I agree 100%. One of the biggest things I liked about the series was the "Space Western" aspect, but the movie really toned that part down and made it more of a straight up sci-fi movie. Too bad. :(
 

What's interesting is that they killed the western parts, and the no-sound-in-space, and the theme song, and a few other bits the fans love to try to make the movie more mainstream.

and the movie tanked anyway.

so I wonder if they will try to director's cut some of those back into the DVD.

Or, if DVD sales are big enough to get another low-budget sequel, I wonder if they'll be put back into a sequel.

Whatever, as long as Joss's message to the fans from the preview screenings is on the DVD I don't really care what else is there. If that message and the Firefly theme aren't somewhere on the DVD there will be fighting words.

And seeing the movie in May in a roomful of hardcore fans was different than seeing the midnight first show with big geeks and was a huge difference from seeing it with a 1/2 empty "mainstream" audience a week later.

The different reactions to the witty dialogue are amazing. Also, the mainstream audience seemed much more uncomfortable with the crew fighting amonst themselves.

It is also proved to me once again that it is ALWAYS better to see a movie in a packed house (preferably on opening night) More people, sure, but always more well behaved because they REALLY want to see the movie. And always a better reaction. People laugh and clap and gasp in unison, which relaxes other people enough to vocalize their reactions.
 




What's interesting is that they killed the western parts, and the no-sound-in-space, and the theme song, and a few other bits the fans love to try to make the movie more mainstream.

and the movie tanked anyway.
Note: I have never seen Firefly.

I thought the movie was very "westernish". I noted that feel in the very beginning (the "bank robbery").

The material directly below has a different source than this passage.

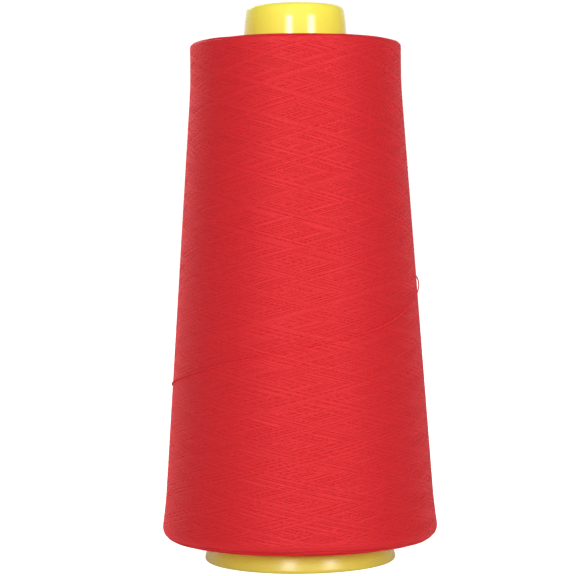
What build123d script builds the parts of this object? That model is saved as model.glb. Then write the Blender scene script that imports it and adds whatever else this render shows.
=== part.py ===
from build123d import *
import math
import os

# Cone of sewing thread for an overlock machine: one long thread, cross-wound on a hollow moulded cone.
# Millimetres, +Z up along the cone's axis, origin at the middle of the foot that it stands on.
# -Y is the front, where the slack last wrap of thread crosses the winding.

# The moulded cone
HEIGHT = 114.0
NOSE_RADIUS = 10.2
HALF_ANGLE = 4 + 20 / 60
WALL = 1.3

# Its nose: the wall leans in a little more near the top, then a rounded edge and a flat lip
# turned in to the hole
NOSE_BEND = 111.3
BEND_ROUNDING = 8.0
NOSE_TOP_RADIUS = 9.98
NOSE_ROUNDING = 1.1
NOSE_LIP = 1.6
LIP_ROUNDING = 1.2

# The hole in the nose that the machine's spool pin comes through, and its collar inside
BORE_RADIUS = 6.0
COLLAR_WALL = 1.1
COLLAR_LENGTH = 5.0
MOUTH_ROUNDING = 0.5

# The rim that the cone stands on: a band leaning in, then a step back to the wall
RIM_RADIUS = 19.85
RIM_ROUNDING = 0.6
RIM_TOP_RADIUS = 19.05
RIM_TOP = 3.3
RIM_CREST = 0.4
STEP_TOP = 4.0
STEP_ROUNDING = 1.2

# Ribs inside, which guide the pin up to the collar
RIB_COUNT = 6
RIB_THICKNESS = 0.9
RIB_FOOT_HEIGHT = 46.0
RIB_TIP_RADIUS = 7.4

# The wound thread: a taper between two swollen shoulders
WINDING_BOTTOM = 4.55
WINDING_TOP = 106.55
WINDING_BOTTOM_RADIUS = 28.28
WINDING_TOP_RADIUS = 21.15
BOTTOM_SHOULDER = 2.6
TOP_SHOULDER = 0.9
BOTTOM_SWELL = 0.5
TOP_SWELL = 0.6
BOTTOM_SWELL_LENGTH = 7.6
TOP_SWELL_LENGTH = 8.5
SWELL_ROUNDING = 90.0

# The last wrap, which lies slack on the others
THREAD_DIAMETER = 0.3
ARC_SHARE = 0.45

# Route of the slack wrap: degrees round from +X, height, and how far it lies off the winding.
# Both ends sink under their neighbours at the back, and it stands out most at the right side.
SLACK_WRAP = [
    (98, 66.9, -0.35),
    (74, 64.6, 0.10),
    (48, 62.6, 0.20),
    (22, 60.2, 0.25),
    (-3, 57.3, 0.32),
    (-26, 52.7, 0.26),
    (-50, 48.4, 0.22),
    (-76, 46.2, 0.22),
    (-102, 43.9, 0.22),
    (-128, 41.4, 0.22),
    (-154, 38.7, 0.15),
    (-180, 36.3, 0.14),
    (-206, 34.2, 0.14),
    (-230, 32.3, 0.05),
    (-252, 30.6, -0.35),
]


def core_radius(height):
    """Outside radius of the cone's plain wall."""
    return NOSE_RADIUS + (HEIGHT - height) * math.tan(math.radians(HALF_ANGLE))


def winding_radius(height):
    """Outside radius of the wound thread between its shoulders."""
    share = (height - WINDING_BOTTOM) / (WINDING_TOP - WINDING_BOTTOM)
    return WINDING_BOTTOM_RADIUS + share * (WINDING_TOP_RADIUS - WINDING_BOTTOM_RADIUS)


def turned(corners):
    """Solid of revolution about Z from (radius, height, rounding) corners."""
    points = [(radius, 0, height) for radius, height, rounding in corners]
    roundings = [rounding for radius, height, rounding in corners]
    outline = FilletPolyline(*points, radius=roundings, close=True)
    return revolve(make_face(outline), Axis.Z)


def cone_shell():
    """The wall, its rim, the closed-in nose and the collar round the pin hole."""
    lip_bottom = HEIGHT - NOSE_LIP
    collar_radius = BORE_RADIUS + COLLAR_WALL
    return turned([
        (core_radius(0) - WALL, 0, MOUTH_ROUNDING),
        (RIM_RADIUS, 0, RIM_ROUNDING),
        (RIM_TOP_RADIUS, RIM_TOP, RIM_CREST),
        (core_radius(STEP_TOP), STEP_TOP, STEP_ROUNDING),
        (core_radius(NOSE_BEND), NOSE_BEND, BEND_ROUNDING),
        (NOSE_TOP_RADIUS, HEIGHT, NOSE_ROUNDING),
        (BORE_RADIUS, HEIGHT, MOUTH_ROUNDING),
        (BORE_RADIUS, HEIGHT - COLLAR_LENGTH, 0),
        (collar_radius, HEIGHT - COLLAR_LENGTH, 0),
        (collar_radius, lip_bottom, 0),
        (core_radius(lip_bottom) - WALL, lip_bottom, LIP_ROUNDING),
    ])


def guide_rib(turn):
    """One fin that grows out of the wall and reaches its full depth at the collar."""
    bite = WALL / 2
    tip_height = HEIGHT - COLLAR_LENGTH
    corners = [
        (core_radius(RIB_FOOT_HEIGHT) - bite, RIB_FOOT_HEIGHT),
        (core_radius(RIB_FOOT_HEIGHT) - WALL, RIB_FOOT_HEIGHT),
        (RIB_TIP_RADIUS, tip_height),
        (core_radius(tip_height) - bite, tip_height),
    ]
    side = make_face(Polyline(*[(radius, 0, height) for radius, height in corners], close=True))
    fin = extrude(side, amount=RIB_THICKNESS / 2, dir=(0, 1, 0), both=True)
    return Rot(0, 0, turn) * fin


def cone_core():
    core = cone_shell()
    for number in range(RIB_COUNT):
        core += guide_rib(number * 360 / RIB_COUNT)
    return core


def thread_winding():
    """All the wound thread as one ring, tight on the cone."""
    lower_bend = WINDING_BOTTOM + BOTTOM_SWELL_LENGTH
    upper_bend = WINDING_TOP - TOP_SWELL_LENGTH
    return turned([
        (core_radius(WINDING_BOTTOM), WINDING_BOTTOM, 0),
        (WINDING_BOTTOM_RADIUS + BOTTOM_SWELL, WINDING_BOTTOM, BOTTOM_SHOULDER),
        (winding_radius(lower_bend), lower_bend, SWELL_ROUNDING),
        (winding_radius(upper_bend), upper_bend, SWELL_ROUNDING),
        (WINDING_TOP_RADIUS + TOP_SWELL, WINDING_TOP, TOP_SHOULDER),
        (core_radius(WINDING_TOP), WINDING_TOP, 0),
    ])


def wrap_point(turn, height, lift):
    """A corner of the slack wrap's route, set out so that its arc passes at the lift asked for."""
    half_step = math.radians(12.5)
    radius = (winding_radius(height) + lift) / math.cos(half_step)
    angle = math.radians(turn)
    return Vector(radius * math.cos(angle), radius * math.sin(angle), height)


def arc_radii(points):
    """The largest radius at each corner of a route that leaves room for its neighbours."""
    radii = []
    for before, corner, after in zip(points, points[1:], points[2:]):
        half_turn = math.radians((corner - before).get_angle(after - corner)) / 2
        shorter_run = min((corner - before).length, (after - corner).length)
        radii.append(ARC_SHARE * shorter_run / math.tan(half_turn))
    return radii


def loose_wrap():
    points = [wrap_point(*place) for place in SLACK_WRAP]
    radii = arc_radii(points)
    route = FilletPolyline(*points, radius=radii)
    thread = sweep(Plane(route @ 0, z_dir=route % 0) * Circle(THREAD_DIAMETER / 2), path=route)
    section = math.pi * THREAD_DIAMETER**2 / 4
    print("loose wrap: arc radii", [round(radius, 1) for radius in radii])
    print("loose wrap: length", round(route.length, 1), "volume", round(thread.volume, 3))
    print("loose wrap: section times length", round(section * route.length, 3))
    return thread


os.makedirs("parts", exist_ok=True)
for build in (cone_core, thread_winding, loose_wrap):
    export_step(build(), "parts/" + build.__name__ + ".step")
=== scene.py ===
import bpy
import math
from mathutils import Matrix, Vector


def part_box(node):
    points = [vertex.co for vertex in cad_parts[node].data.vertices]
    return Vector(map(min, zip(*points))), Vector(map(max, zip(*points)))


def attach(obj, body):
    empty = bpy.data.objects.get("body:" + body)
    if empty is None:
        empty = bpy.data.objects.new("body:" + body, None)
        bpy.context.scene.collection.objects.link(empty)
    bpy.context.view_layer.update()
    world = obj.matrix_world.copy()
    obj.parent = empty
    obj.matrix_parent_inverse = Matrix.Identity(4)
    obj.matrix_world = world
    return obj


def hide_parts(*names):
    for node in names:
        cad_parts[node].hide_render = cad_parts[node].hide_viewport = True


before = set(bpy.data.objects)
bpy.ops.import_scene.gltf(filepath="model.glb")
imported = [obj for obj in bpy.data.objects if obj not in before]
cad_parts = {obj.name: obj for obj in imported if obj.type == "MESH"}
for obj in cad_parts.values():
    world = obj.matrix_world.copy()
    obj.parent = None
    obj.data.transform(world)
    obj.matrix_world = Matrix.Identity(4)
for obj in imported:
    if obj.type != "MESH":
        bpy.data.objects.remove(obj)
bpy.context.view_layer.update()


# ---- Camera ----------------------------------------------------------------------------------
# A long lens a little above half the cone's height, looking very slightly down on it. The cone
# stands just right of the middle, and its top leans a touch to the left.
LENS = 122.1
CAMERA_DISTANCE = 0.4041
CAMERA_HEIGHT = 0.0656
LOOK_DOWN = math.radians(1.34)
LOOK_LEFT = math.radians(0.285)
CAMERA_ROLL = math.radians(-0.56)

camera_data = bpy.data.cameras.new("camera")
camera_data.lens = LENS
camera_data.sensor_width = 36.0
camera_data.clip_start = 0.02
camera_data.clip_end = 50.0
camera = bpy.data.objects.new("camera", camera_data)
camera.location = (0.0, -CAMERA_DISTANCE, CAMERA_HEIGHT)
facing = Matrix.Rotation(LOOK_LEFT, 4, "Z") @ Matrix.Rotation(math.pi / 2 - LOOK_DOWN, 4, "X")
camera.rotation_euler = (facing @ Matrix.Rotation(CAMERA_ROLL, 4, "Z")).to_euler()
bpy.context.scene.collection.objects.link(camera)
bpy.context.scene.camera = camera


# ---- The slack last wrap of thread -----------------------------------------------------------
# Two plies of spun polyester, twisted together. The last turn has slipped off its tension, so it
# lies loose on the others, and both of its ends sink back into the winding at the rear.
class Wire:
    """What one output of a node carries. Arithmetic on numbers adds Math nodes."""

    def __init__(self, tree, socket):
        self.tree = tree
        self.socket = socket

    def __getitem__(self, name):
        outputs = self.socket.node.outputs
        return Wire(self.tree, next(o for o in outputs if o.enabled and o.name == name))

    def math(self, operation, *others):
        node = self.tree.nodes.new("ShaderNodeMath")
        node.operation = operation
        for place, value in zip(node.inputs, others):
            if isinstance(value, Wire):
                self.tree.links.new(value.socket, place)
            else:
                place.default_value = value
        return Wire(self.tree, node.outputs[0])

    def __add__(self, other):
        return self.math("ADD", self, other)

    def __sub__(self, other):
        return self.math("SUBTRACT", self, other)

    def __mul__(self, other):
        return self.math("MULTIPLY", self, other)

    def __truediv__(self, other):
        return self.math("DIVIDE", self, other)

    def __rsub__(self, other):
        return self.math("SUBTRACT", other, self)

    def __neg__(self):
        return self * -1.0

    def __abs__(self):
        return self.math("ABSOLUTE", self)

    __radd__ = __add__

    def floor(self):
        return self.math("FLOOR", self)

    def fraction(self):
        return self.math("FRACT", self)

    def least(self, other):
        return self.math("MINIMUM", self, other)

    def most(self, other):
        return self.math("MAXIMUM", self, other)

    def above(self, other):
        return self.math("GREATER_THAN", self, other)

    def sine(self):
        return self.math("SINE", self)

    def cosine(self):
        return self.math("COSINE", self)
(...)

I noticed the no sound in space, and I liked it. The only time there was sound in space was when Jane was firing the top-mount gun -- and that seemed more like "feeling" the gun go off than really hearing it.

I have no idea about the theme song. I stayed till after the credits, but I didn't notice any big song.

The movie tanked?

Quasqueton
 

stevelabny said:
What's interesting is that they killed the western parts, and the no-sound-in-space, and the theme song, and a few other bits the fans love to try to make the movie more mainstream.
Some of these issues are addressed by Joss here.

In Focus Interview said:
There are fewer horses and heads of cattle in “Serenity” than in the “Firefly” TV series. Do you suspect perhaps the series was somehow hobbled in the early going by its more overtly “Western” visual elements?
Yes and no. I think Fox was terrified of the Western concept. The fact that there are no horses in this movie is only by virtue of the fact I didn’t find a place for them. Not by virtue of the fact that I deliberately avoided them. Because the Western element is still a part of the story. It’s a frontier story. For example, I did look back at the series and say, “Okay, Mal being thrown through the holographic bar window is maybe a little jokey for the movie.” It’s a good shorthand for the series but I think for a movie you have to work through the logic just a hair more. But the ship scaring the horses that we used in the credits? The last image of the credits in “Firefly”? That works great. That to me is a timeless image that combines the two just fine. It just didn’t happen in this movie, ‘cause, well, a lot of things didn’t happen in this movie. Because I had two hours instead of seven seasons.

...

In the TV show, there was no sound in space. Will space, as rumored, be noisier in the big-screen version?
Yes and no. We’ve kept space sound-free. But the climactic battle takes place just at the edge of the atmosphere of the satellite moon where Mr. Universe lives, and because it’s inside the ion cloud, we don’t actually see any stars. They’re inside this big cloud formation above the planet. And so, because of the way it was playing, it just started to be more and more apparent that we did need to have a battle going on in there, and we couldn’t just hear it when we cut inside the ships. So we sort of – I don’t want to say “cheated,” because that would sound too true – but since we’re not looking at the stars, since we’re close to atmosphere, let’s just turn this into a big loud scary battle so that we can experience what they’re experiencing. And in that sense there has been a slight shift.

Spider
 

Yes it is not doing so well BUT look at what came out this week and made less than Serenity did in week 1

In Her Shoes
Two for the Money
The Gospel
Waiting

So.....yes bad but in comparison, not so bad. Hope it keeps going in theatres and makes some OK money in US and goes nuts overseas.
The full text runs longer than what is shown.